В последнем письме домой перед отъездом он отмечал: «Все было удачно — большего триумфа я никогда не переживал».
Визиты знаменитостей. Доктор Лагерлёф гостит у доктора Нобеля
Несмотря на то что на рубеже веков шведская литература была в России очень популярна, литературных соответствий Рослину, Патерсену, Лидвалю или Иогансо-ну по естественным причинам не было: писателю сменить страну — то есть язык — не так легко.
Имя, часто упоминающееся в связи с Петербургом, — это поэтесса Эдит Сёдергран, родившаяся здесь в 1892 г. Она была крещена пастором Каянусом, но отвезена в Райволу (Рощино) в двухмесячном возрасте. В 1903–1908 гг. она посещала классы для девочек в Петришуле, однако уехала из города до того, как стала профессиональной писательницей, и никогда не занималась в России какой-либо литературной деятельностью. Вопрос о ее связях с Россией — это главным образом вопрос о значении для ее творчества русской поэзии и прежде всего символизма. Эта тема выходит за рамки настоящей книги, тем более что она уже изучалась несколькими исследователями.
Однако же был писатель, оказавший глубокое влияние и на русскую читающую публику, и на живших в России шведов. Это Сельма Лагерлёф, которая после присуждения ей в 1909 г. Нобелевской премии по литературе стала весьма популярным гостем и лектором; зимой 1912 г. она с недельным визитом побывала в Петербурге и Москве.
В Петербурге она жила у Эммануила Нобеля, который во время торжественного вручения Нобелевской премии в 1909 г. пригласил писательницу погостить у него и его мачехи Эдлы. Это приглашение было повторено спустя два года. В новогоднем письме 1912 г. к своей подруге Софии Элькан Сельма Лагерлёф упоминает о том, что «в прошлом году Эммануэль пригласил меня пожить у них, и у меня нет причин для отказа». Однако она поедет, продолжает писательница, не по каким-либо делам, а «для отдыха»; особенно ее интересуют Таврический дворец, Петропавловская крепость и собрание живописи Эрмитажа.
Получив от Сельмы Лагерлёф письмо, в котором она сообщила, что принимает его приглашение, Эммануил Нобель с обратной почтой ответил: «Мне и моей мачехе доставит истинное удовольствие принять Вас своей гостьей в нашем старом петербургском доме, и заверяю Вас, что и Вы, и Ваша подруга здесь сердечно желанны». Он также напоминал писательнице, чтобы она не забыла взять с собой паспорт: «К сожалению, мы тут на святой Руси еще очень старомодны».

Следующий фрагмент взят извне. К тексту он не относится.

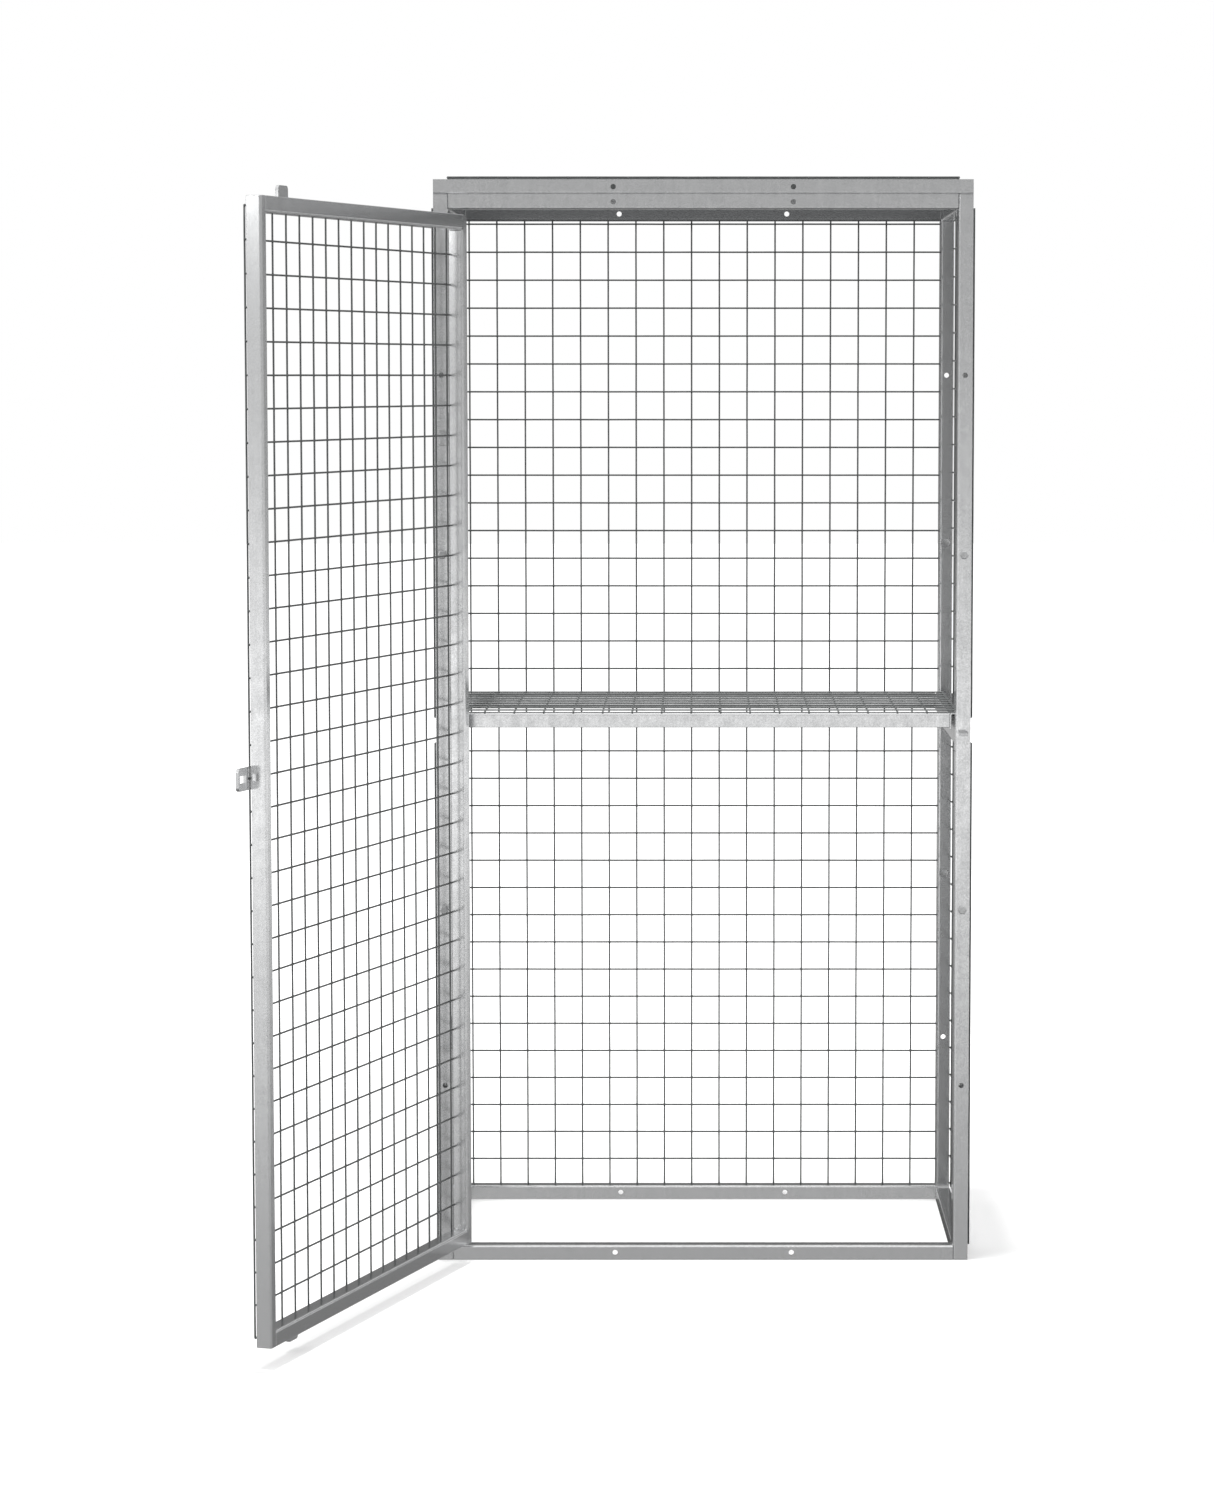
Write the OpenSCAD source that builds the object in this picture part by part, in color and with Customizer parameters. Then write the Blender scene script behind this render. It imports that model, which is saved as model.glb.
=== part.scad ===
// Gas cylinder cage: a welded steel angle frame with mesh panels, a mesh shelf and one mesh door.
// Origin: centre of the footprint on the ground. X to the right, Y to the back, Z up.
// The door stands open, as at rest, and turns about the two pin hinges on the left front upright.

/* [Cage] */
// Overall width of the frame
cage_w = 900; // [850:50:1000]
// Overall depth of the frame, mesh wires left out
cage_d = 550; // [500:50:700]
// Height of the uprights, below the roof frame
post_h = 1800; // [1700:50:1900]

/* [Steel angle] */
// Leg of the rolled angle
leg = 25; // [22:1:28]
// Thickness of the rolled angle
thick = 3; // [2.5:0.5:4]
// Radius at the inner edge of each toe
toe_r = 1.5; // [0.5:0.5:2]
// Radius in the root of the angle
root_r = 2; // [1:0.5:3]
// Radius round the heel of the angle
heel_r = 4; // [2:0.5:5]
// Gap at a butted end, filled by the weld
butt_gap = 0.3; // [0.1:0.1:0.5]

/* [Mesh] */
// Spacing of the wires
pitch = 50; // [40:5:60]
// Diameter of the round wire
wire_d = 3; // [2.5:0.5:4]
// Least length of a cut wire end past the last crossing
wire_stub = 1; // [0.5:0.5:3]
// Distance from the ground to the lowest wire of the side mesh
side_mesh_z = 30; // [28:1:32]
// How far the back mesh sits off centre, to the right
back_shift = 4.6; // [0:0.2:5]
// Distance from the ground to the lowest wire of the back mesh
back_mesh_z = 20.3; // [19:0.1:21.5]

/* [Side rail and shelf] */
// Height of the middle rail's lower edge above the ground
mid_z = 877; // [800:1:950]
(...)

Письма госпожи Брендстрём и Эммануила Нобеля были адресованы в Финляндию, куда Сельма Лагерлёф была приглашена на торжества Шведского литературного общества, состоявшиеся 5 февраля 1912 г. То было первое посещение Сельмой Лагерлёф Финляндии; составленная программа ее визита могла, по выражению писательницы Элин Вегнер, «сломить сильного, как двенадцать мужчин, медведя». Помимо Гельсингфорса нобелевская лауреатка посетила также Або, Борго и Выборг. Поездка стала поистине триумфальной: люди набивались в лекционные залы так, что стены трещали, в школах отменили занятия, железнодорожные вокзалы были украшены зеленью, и поезду, на котором ехала писательница, порой приходилось останавливаться, чтобы народ мог выразить свой восторг национальному сокровищу Швеции.